I have written previously about the remarkable history of Pic and also covered its wine list, so please see my previous reviews for background. These days a series of tasting menus is offered, the shortest price at €180 (£159), a longer one at €260 (£230) and the longest at €340 (£301), while there is also a three course lunch available at €120 (£106).
An initial tray of nibbles had a tart of mushroom with ginger and geranium bulb, marshmallow of nutmeg and curry, and a cocoa butter shell containing a liquid centre of yuzu, coffee and anise, as well as crisps of sweet potato flavoured with a little spicy sriracha. The crisps were delicate and the marshmallow pleasant, but the best of these were the cocao shell and especially the delicate ginger and mushroom tart. A final bouche was a pretty display of carved carrots of assorted colours that had were served with yoghurt infused with pepper from Madagascar. This was an attractive and appealing nibble, the carrots of high quality as well as just being pretty, with the spiciness of the peppers balanced by the yoghurt (19/20 nibbles).
I write in my last review about the tomato dish here. The dish is based on a marinade of tomato juice, vinegar and sugar infused with elderflowers, elderberry and blackcurrant leaf. Several different varieties of tomatoes are peeled and then plunged into the marinade, soaking it up, so that when you bite into the tomatoes you get a complex mix of flavours on the tongue. Just before serving they are seasoned with a little pastis. On this occasion one of the “tomatoes” turned out to have a frozen centre of olive oil ice cream, which was surprising but not necessarily an improvement. This was followed by a pasta dish I have also written about previously called “berlingot”. A berlingot is a Provencal boiled sweet, but here the term is used for a pasta parcel made into the characteristic triangular shape. A Provencal goat cheese called Banon is combined with marscarpone and heated to get a creamy texture. Brousse de Brebis cheese is then added, and this cheese mix is used to stuff triangular pasta parcels. These are served with a watercress sauce flavoured with bergamot and matcha tea. The pasta had excellent texture and the strong cheese flavour was matched quite well by the aromatic sauce.

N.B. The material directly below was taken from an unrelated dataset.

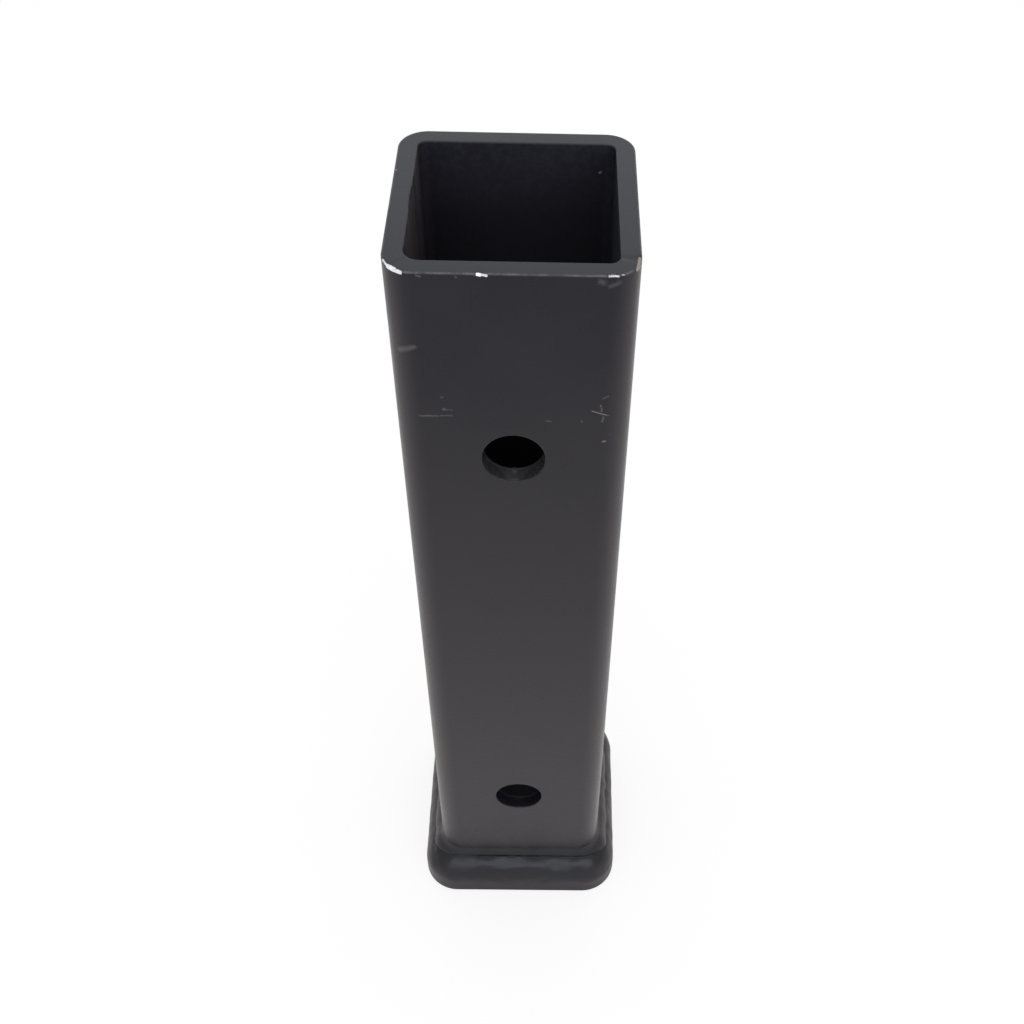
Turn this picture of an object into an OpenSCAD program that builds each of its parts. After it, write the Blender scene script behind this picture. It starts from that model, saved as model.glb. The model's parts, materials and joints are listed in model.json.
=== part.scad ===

Langoustine tails were cooked a la plancha with a marinade of yuzu, honey, angelica and kororima (an Ethiopian spice in the ginger family known as false cardamom) that caramelises when cooked, the shellfish served in a dashi sauce. The langoustines were beautifully timed and had good inherent sweetness. The marinade combined sweetness from honey with acidity from the yuzu, given an aromatic note from the spices. This was an interesting combination of a classic French dish with a distinctly Japanese influence (19/20).
Pigeon from Drome was superb, lightly smoked and roasted in Madagascar vanilla broth, served with roasted barley and pear. The quality of the pigeon, supplied by the farm of Jean-Louis Chabert in Vercors, was remarkable. The smoking process gives the pigeon a gamey note, the subtle use of vanilla bringing a hint of sweetness combined with Vietnamese Phu Quoc pepper, as well as roasted barley and sweet woodruff. The overall effect was terrific, and this was one of the best pigeon dishes that I can recall eating (20/20).
There was a transition between savoury and sweet in the form of a Brie de Meaux emulsion flavoured with vanilla. This was intriguing and worked very effectively (19/20). We then tried a few desserts, the pastry section here being one of the very finest in France. There was a particularly pretty strawberry dessert. This was made using Mara des Bois strawberries, which has the flavour and aroma of a wild alpine strawberry, served with strawberry sorbet and little leaves of strawberry – this was a stunning as it looked (20/20). I was somewhat less take by a malt dessert with white beer and sobacha (Japanese buckwheat). This was certainly interesting but I didn’t think it worked as well as the other desserts (18/20). Best of all was a brand new apricot dessert that involves aromatic herbs. An apricot broth was made using camphor, lemon thyme and white rosemary. There was a temperature contrast too, with still warm apricot compote with honey and fresh almonds, paired with an apricot sorbet infused with more aromatic herbs. The intensity of flavour of the apricots from Drome was extraordinary, the temperature contrast intriguing and the acidity of the fruit beautifully balancing the sweetness. This was one of the best desserts I have ever tasted, and a mere 20/20 seems inadequate as a score for it.
Service was superb, and since we drank just water the bill was a very reasonable €180 (£159) per person. One noticeable theme in the cooking at present is the use of spices, which is rare in French cookery with the exception of the pioneering dishes of Olivier Roellinger. The use of aromatic spices is genuinely interesting and was very successful in the dishes I tried here, showing that Anne Sophie-Pic, who was in the kitchen today, is not content to just rest on her laurels.